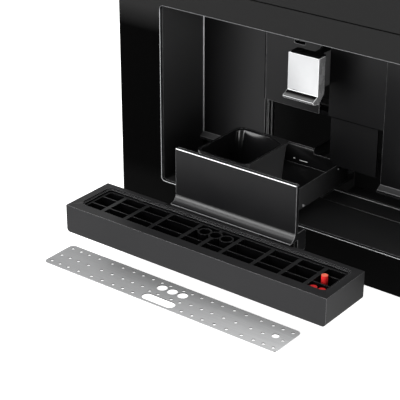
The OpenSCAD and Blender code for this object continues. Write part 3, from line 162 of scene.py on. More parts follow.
floor = make_floor()
make_camera()
middle = (0, front_y, 0.2)
area_light("key", (-1.4, front_y - 2.9, 0.9), middle, 2.4, 1.4, 100)
area_light("side", (2.8, front_y - 1.4, 0.9), middle, 1.2, 1.2, 34)
area_light("top", (-1.0, front_y - 1.7, 2.2), middle, 1.8, 1.2, 34)
area_light("overhead", (0.3, front_y - 0.8, 3.0), middle, 2.0, 1.2, 12)
area_light("back", (-1.6, front_y + 2.6, 2.4), middle, 2.4, 1.6, 14)
sky = bpy.data.worlds.new("studio")
sky.use_nodes = True
sky.node_tree.nodes["Background"].inputs["Color"].default_value = (1, 1, 1, 1)
sky.node_tree.nodes["Background"].inputs["Strength"].default_value = 0.3
scene.world = sky
scene.view_settings.view_transform = "Standard"


# Front
# Two sheets of black glass, printed from behind, with ground and polished edges.
# The wide one is cut out round the niche, the upper one carries display and button.
def solid_copy(node, name):
    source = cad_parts[node]
    mesh = source.data.copy()
    mesh.name = name
    mesh.materials.clear()
    work = bmesh.new()
    work.from_mesh(mesh)
    bmesh.ops.remove_doubles(work, verts=work.verts, dist=0.002 * mm)
    bmesh.ops.dissolve_limit(work, angle_limit=math.radians(0.4), verts=work.verts,
                             edges=work.edges, delimit={"NORMAL"})
    bmesh.ops.recalc_face_normals(work, faces=work.faces)
    work.to_mesh(mesh)
    work.free()
    piece = bpy.data.objects.new(name, mesh)
    scene.collection.objects.link(piece)
    return piece


def soften(piece, width, segments=2):
    limit = math.radians(35)
    mesh = piece.data
    mesh.polygons.foreach_set("use_smooth", [True] * len(mesh.polygons))
    mesh.set_sharp_from_angle(angle=limit)
    bevel = piece.modifiers.new("round_edges", "BEVEL")
    bevel.width = width
    bevel.segments = segments
    bevel.limit_method = "ANGLE"
    bevel.angle_limit = limit
    bevel.use_clamp_overlap = True
    bevel.harden_normals = True
    return piece


def dress(node, body, material, width, segments=2, edges=None):
    piece = soften(solid_copy(node, node + "_shown"), width, segments)
    piece.data.materials.append(material)
    if edges:
        piece.data.materials.append(edges)
        piece.modifiers["round_edges"].material = 1
    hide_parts(node)
    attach(piece, body)
    return piece


def along(nodes, links, axis, start, end):
    place = nodes.new("ShaderNodeTexCoord")
    split = nodes.new("ShaderNodeSeparateXYZ")
    links.new(place.outputs["Object"], split.inputs["Vector"])
    return spread(nodes, links, split.outputs[axis], 0.0, 1.0, start, end)


def bands(nodes, links, source, stops):
    ramp = nodes.new("ShaderNodeValToRGB")
    for index, (place, grey) in enumerate(stops):
        stop = ramp.color_ramp.elements[index] if index < 2 else ramp.color_ramp.elements.new(place)
        stop.position = place
        stop.color = (grey, grey, grey, 1)
    links.new(source, ramp.inputs["Fac"])
    return ramp.outputs["Color"]


def black_glass():
    material, nodes, links = new_material("black_glass")
    shader = nodes["Principled BSDF"]
    # The glass is coloured lighter near its bottom and towards its top edge as a painted
    # reflection.
    height = along(nodes, links, "Z", 0.0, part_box("niche_trim")[1][2])
    tone = bands(nodes, links, height, [(0.0, 0.0022), (0.16, 0.0018), (0.24, 0.0006),
                                        (0.87, 0.0006), (0.977, 0.015)])
    links.new(tone, shader.inputs["Base Color"])
    film = noise(nodes, links, 9.0, detail=6.0)
    links.new(spread(nodes, links, film, 0.03, 0.075), shader.inputs["Roughness"])
    shader.inputs["Specular IOR Level"].default_value = 0.005
    return material


glass_finish = black_glass()
glass_edge = 0.6 * mm
dress("fascia", "machine", glass_finish, glass_edge, 3)
dress("control_glass", "machine", glass_finish, glass_edge, 3)


# Niche bead
# A thin bright aluminium bead is pressed into the cut-out of the front glass.
# It is drawn wire, so fine lines run along it.
def bright_aluminium():
    material, nodes, links = new_material("bright_aluminium")
    shader = nodes["Principled BSDF"]
    lines = noise(nodes, links, 300.0, stretch=(0.02, 1, 0.02))
    bead_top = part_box("niche_trim")[1][2]
    # The top run of the bead is coloured darker as painted shade.
    top_run_shade = along(nodes, links, "Z", bead_top - 9 * mm, bead_top - 5 * mm)
    links.new(tint(nodes, links, top_run_shade, (0.30, 0.305, 0.31), (0.08, 0.081, 0.083), 0.0, 1.0),
              shader.inputs["Base Color"])
    links.new(spread(nodes, links, lines, 0.2, 0.34), shader.inputs["Roughness"])
    shader.inputs["Metallic"].default_value = 1.0
    return material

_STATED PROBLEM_
Each line of the material must be restated exactly.

_FINAL ANSWER_
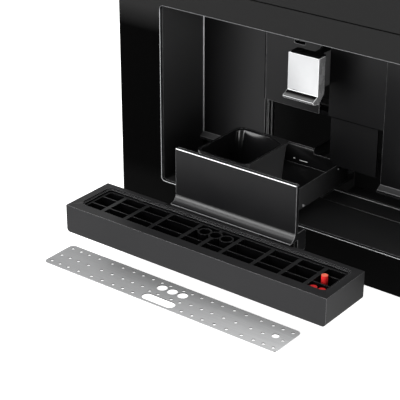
The OpenSCAD and Blender code for this object continues. Write part 3, from line 162 of scene.py on. More parts follow.
floor = make_floor()
make_camera()
middle = (0, front_y, 0.2)
area_light("key", (-1.4, front_y - 2.9, 0.9), middle, 2.4, 1.4, 100)
area_light("side", (2.8, front_y - 1.4, 0.9), middle, 1.2, 1.2, 34)
area_light("top", (-1.0, front_y - 1.7, 2.2), middle, 1.8, 1.2, 34)
area_light("overhead", (0.3, front_y - 0.8, 3.0), middle, 2.0, 1.2, 12)
area_light("back", (-1.6, front_y + 2.6, 2.4), middle, 2.4, 1.6, 14)
sky = bpy.data.worlds.new("studio")
sky.use_nodes = True
sky.node_tree.nodes["Background"].inputs["Color"].default_value = (1, 1, 1, 1)
sky.node_tree.nodes["Background"].inputs["Strength"].default_value = 0.3
scene.world = sky
scene.view_settings.view_transform = "Standard"


# Front
# Two sheets of black glass, printed from behind, with ground and polished edges.
# The wide one is cut out round the niche, the upper one carries display and button.
def solid_copy(node, name):
    source = cad_parts[node]
    mesh = source.data.copy()
    mesh.name = name
    mesh.materials.clear()
    work = bmesh.new()
    work.from_mesh(mesh)
    bmesh.ops.remove_doubles(work, verts=work.verts, dist=0.002 * mm)
    bmesh.ops.dissolve_limit(work, angle_limit=math.radians(0.4), verts=work.verts,
                             edges=work.edges, delimit={"NORMAL"})
    bmesh.ops.recalc_face_normals(work, faces=work.faces)
    work.to_mesh(mesh)
    work.free()
    piece = bpy.data.objects.new(name, mesh)
    scene.collection.objects.link(piece)
    return piece


def soften(piece, width, segments=2):
    limit = math.radians(35)
    mesh = piece.data
    mesh.polygons.foreach_set("use_smooth", [True] * len(mesh.polygons))
    mesh.set_sharp_from_angle(angle=limit)
    bevel = piece.modifiers.new("round_edges", "BEVEL")
    bevel.width = width
    bevel.segments = segments
    bevel.limit_method = "ANGLE"
    bevel.angle_limit = limit
    bevel.use_clamp_overlap = True
    bevel.harden_normals = True
    return piece


def dress(node, body, material, width, segments=2, edges=None):
    piece = soften(solid_copy(node, node + "_shown"), width, segments)
    piece.data.materials.append(material)
    if edges:
        piece.data.materials.append(edges)
        piece.modifiers["round_edges"].material = 1
    hide_parts(node)
    attach(piece, body)
    return piece


def along(nodes, links, axis, start, end):
    place = nodes.new("ShaderNodeTexCoord")
    split = nodes.new("ShaderNodeSeparateXYZ")
    links.new(place.outputs["Object"], split.inputs["Vector"])
    return spread(nodes, links, split.outputs[axis], 0.0, 1.0, start, end)


def bands(nodes, links, source, stops):
    ramp = nodes.new("ShaderNodeValToRGB")
    for index, (place, grey) in enumerate(stops):
        stop = ramp.color_ramp.elements[index] if index < 2 else ramp.color_ramp.elements.new(place)
        stop.position = place
        stop.color = (grey, grey, grey, 1)
    links.new(source, ramp.inputs["Fac"])
    return ramp.outputs["Color"]


def black_glass():
    material, nodes, links = new_material("black_glass")
    shader = nodes["Principled BSDF"]
    # The glass is coloured lighter near its bottom and towards its top edge as a painted
    # reflection.
    height = along(nodes, links, "Z", 0.0, part_box("niche_trim")[1][2])
    tone = bands(nodes, links, height, [(0.0, 0.0022), (0.16, 0.0018), (0.24, 0.0006),
                                        (0.87, 0.0006), (0.977, 0.015)])
    links.new(tone, shader.inputs["Base Color"])
    film = noise(nodes, links, 9.0, detail=6.0)
    links.new(spread(nodes, links, film, 0.03, 0.075), shader.inputs["Roughness"])
    shader.inputs["Specular IOR Level"].default_value = 0.005
    return material


glass_finish = black_glass()
glass_edge = 0.6 * mm
dress("fascia", "machine", glass_finish, glass_edge, 3)
dress("control_glass", "machine", glass_finish, glass_edge, 3)


# Niche bead
# A thin bright aluminium bead is pressed into the cut-out of the front glass.
# It is drawn wire, so fine lines run along it.
def bright_aluminium():
    material, nodes, links = new_material("bright_aluminium")
    shader = nodes["Principled BSDF"]
    lines = noise(nodes, links, 300.0, stretch=(0.02, 1, 0.02))
    bead_top = part_box("niche_trim")[1][2]
    # The top run of the bead is coloured darker as painted shade.
    top_run_shade = along(nodes, links, "Z", bead_top - 9 * mm, bead_top - 5 * mm)
    links.new(tint(nodes, links, top_run_shade, (0.30, 0.305, 0.31), (0.08, 0.081, 0.083), 0.0, 1.0),
              shader.inputs["Base Color"])
    links.new(spread(nodes, links, lines, 0.2, 0.34), shader.inputs["Roughness"])
    shader.inputs["Metallic"].default_value = 1.0
    return material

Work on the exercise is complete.